Campos, Brazil — There had to be at least one entry on this list which outlines the struggles and concerns of modern day traditionalists. The life of Archbishop Lefebvre perhaps spans too much time and space. The struggles of a priest refusing to offer the Novus Ordo in his parish may be too specific in focus. But the story of Bishop de Castro Mayer and his fight to preserve the Diocese of Campos, Brazil from Modernism — well described and documented by Dr. David Allen White in The Mouth of the Lion — would be an excellent choice for such a theme. Such a film could present the rare sight of a bishop who took seriously his vow to protect the Catholic Faith and entrusted souls in his appointed diocese, outline the chief concerns traditionalists have with recent teachings and practices, and show the fate of those who chose to resist the "New Springtime" regime before its failure had become impossible to deny. Of course, given events of recent years, one would certainly need to decide the appropriate point to end such a story as the history of the Campos traditionalists is still being written.

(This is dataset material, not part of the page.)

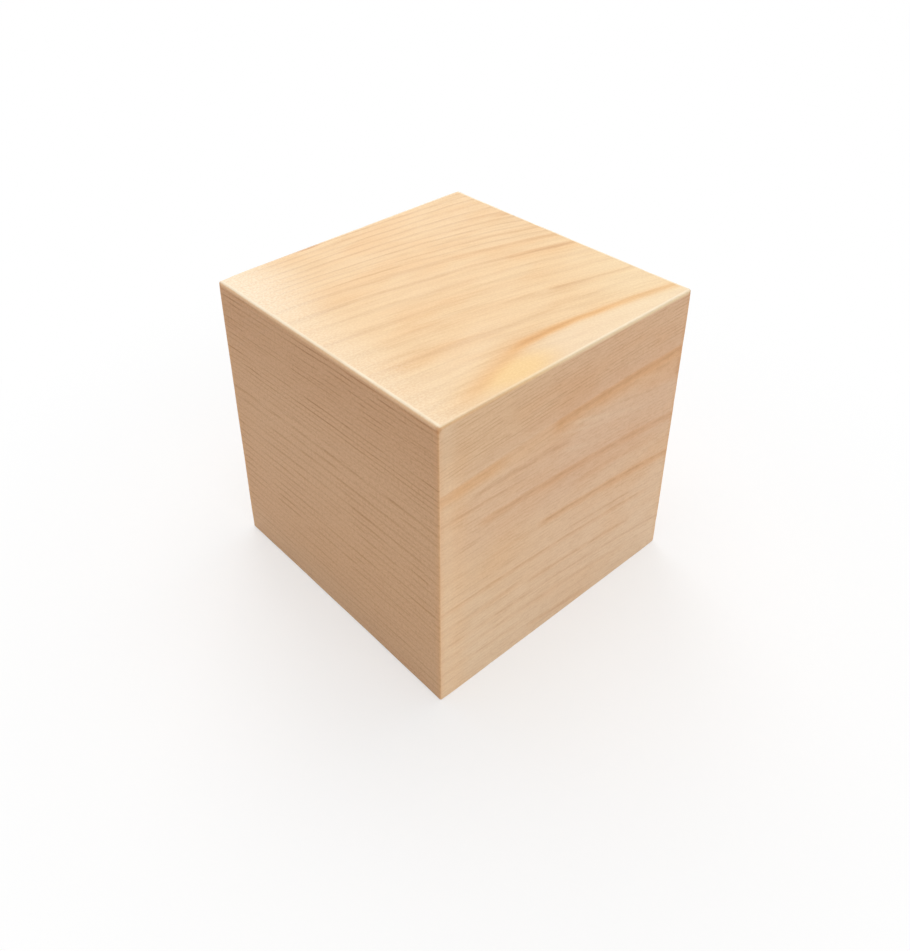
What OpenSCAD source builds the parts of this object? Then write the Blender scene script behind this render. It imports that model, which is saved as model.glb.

This is by no means meant to be an exhaustive list and there are, without question, numerous other saints and events in the history of the Church whose edifying accounts bring tears to the eyes of any honest man. The restoration of Christendom necessarily involves the replacing of the revolutionary and secularist propaganda with the revealed and witnessed truth. As such, details and lessons from these accounts should be repeated clearly and often — in public addresses and private conversations, in correspondence and in articles, in work and in art — even in film.